Task instructions: Reproduce each line exactly. Skip none.
.....
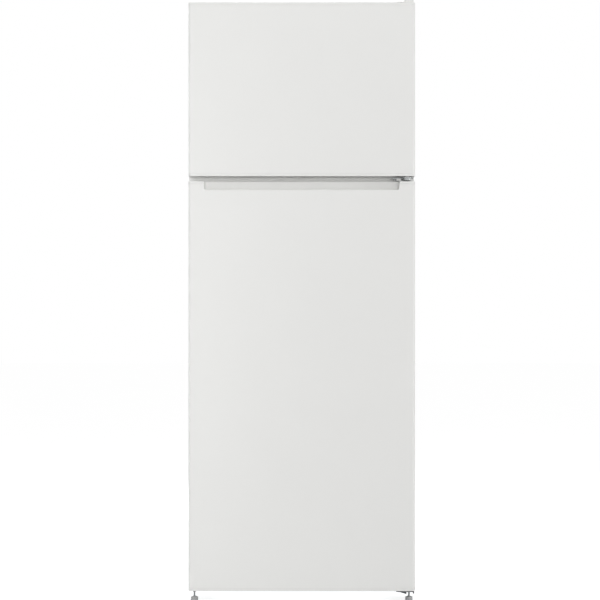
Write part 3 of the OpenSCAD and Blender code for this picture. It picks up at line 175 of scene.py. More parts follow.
class FRIDGE_PG_shapes(bpy.types.PropertyGroup):
    edge: length("Door edge", 8 * MM, "Radius of a door's upright front edges")
    back_edge: length("Back edge", 1.2 * MM, "Radius of a door's upright back edges")
    margin: length("Margin", 20 * MM, "From a door's side to the plain part of its front")
    cap_edge: length("Cap edge", 1.4 * MM, "Rounding around a door's end caps")
    cap_height: length("Cap height", 8 * MM, "Height of the cap under each door")
    seam: length("Seam", 0.35 * MM, "Groove between a door's sheet and its caps")
    recess_wall: length("Recess wall", 4 * MM, "Wall of the finger recess")
    recess_depth: length("Recess depth", 38 * MM, "From the door's front to the recess's back")
    pocket: length("Pocket", 5 * MM, "Fillet between the finger recess's channel and its ends")
    sheet: length("Sheet", 0.8 * MM, "Thickness of the steel sheet")
    fold: length("Fold", 1.6 * MM, "Outer radius of a fold in the steel sheet")
    cabinet_edge: length("Cabinet edge", 2.4 * MM, "Radius of the cabinet's two long top edges")
    front_flange: length("Front flange", 15 * MM, "Width of the cabinet sheet's fold at the front")
    rear_return: length("Rear return", 10 * MM, "Width of the cabinet sheet's fold at the back")
    liner_wall: length("Liner wall", 1.5 * MM, "Thickness of the formed liners and inner panels")
    liner_corner: length("Liner corner", 24 * MM, "Radius where a liner's back meets top and floor")
    liner_side: length("Liner side", 16 * MM, "Radius where a liner's sides meet its other walls")
    liner_mouth: length("Liner mouth", 5 * MM, "Rolled edge around a liner's mouth")
    ledge: length("Shelf ledge", 9 * MM, "How far a shelf ledge stands out from its wall")
    duct_wall: length("Duct wall", 2 * MM, "Thickness of the air duct's cover")
    rim: length("Rim", 20 * MM, "Width of the raised rim of a door's inner panel")
    gasket: length("Gasket", 16 * MM, "Width of a gasket")
    gasket_corner: length("Gasket corner", 10 * MM, "Radius of a gasket's outer corners")
    clear_wall: length("Clear wall", 2.5 * MM, "Wall of the bins, drawers and ice box")
    draft: length("Draft", 3 * MM, "How much a bin or drawer narrows from its rim to its floor")
    thread_pitch: length("Thread pitch", 1 * MM, "Pitch of the levelling feet's M6 thread")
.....
Written answer:
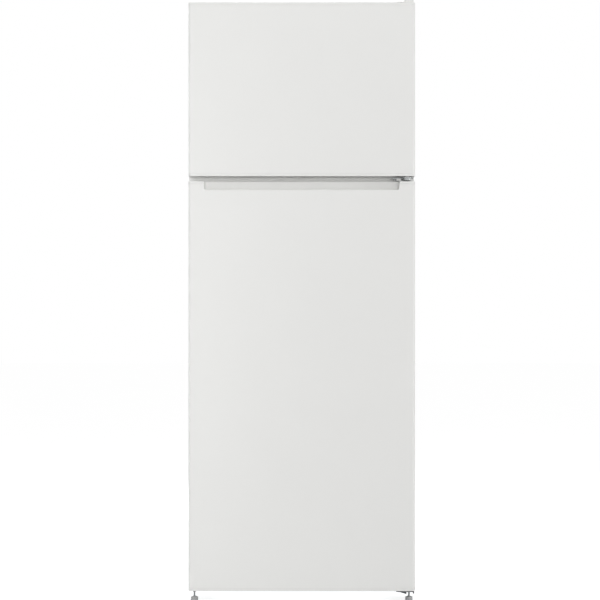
Write part 3 of the OpenSCAD and Blender code for this picture. It picks up at line 175 of scene.py. More parts follow.
class FRIDGE_PG_shapes(bpy.types.PropertyGroup):
    edge: length("Door edge", 8 * MM, "Radius of a door's upright front edges")
    back_edge: length("Back edge", 1.2 * MM, "Radius of a door's upright back edges")
    margin: length("Margin", 20 * MM, "From a door's side to the plain part of its front")
    cap_edge: length("Cap edge", 1.4 * MM, "Rounding around a door's end caps")
    cap_height: length("Cap height", 8 * MM, "Height of the cap under each door")
    seam: length("Seam", 0.35 * MM, "Groove between a door's sheet and its caps")
    recess_wall: length("Recess wall", 4 * MM, "Wall of the finger recess")
    recess_depth: length("Recess depth", 38 * MM, "From the door's front to the recess's back")
    pocket: length("Pocket", 5 * MM, "Fillet between the finger recess's channel and its ends")
    sheet: length("Sheet", 0.8 * MM, "Thickness of the steel sheet")
    fold: length("Fold", 1.6 * MM, "Outer radius of a fold in the steel sheet")
    cabinet_edge: length("Cabinet edge", 2.4 * MM, "Radius of the cabinet's two long top edges")
    front_flange: length("Front flange", 15 * MM, "Width of the cabinet sheet's fold at the front")
    rear_return: length("Rear return", 10 * MM, "Width of the cabinet sheet's fold at the back")
    liner_wall: length("Liner wall", 1.5 * MM, "Thickness of the formed liners and inner panels")
    liner_corner: length("Liner corner", 24 * MM, "Radius where a liner's back meets top and floor")
    liner_side: length("Liner side", 16 * MM, "Radius where a liner's sides meet its other walls")
    liner_mouth: length("Liner mouth", 5 * MM, "Rolled edge around a liner's mouth")
    ledge: length("Shelf ledge", 9 * MM, "How far a shelf ledge stands out from its wall")
    duct_wall: length("Duct wall", 2 * MM, "Thickness of the air duct's cover")
    rim: length("Rim", 20 * MM, "Width of the raised rim of a door's inner panel")
    gasket: length("Gasket", 16 * MM, "Width of a gasket")
    gasket_corner: length("Gasket corner", 10 * MM, "Radius of a gasket's outer corners")
    clear_wall: length("Clear wall", 2.5 * MM, "Wall of the bins, drawers and ice box")
    draft: length("Draft", 3 * MM, "How much a bin or drawer narrows from its rim to its floor")
    thread_pitch: length("Thread pitch", 1 * MM, "Pitch of the levelling feet's M6 thread")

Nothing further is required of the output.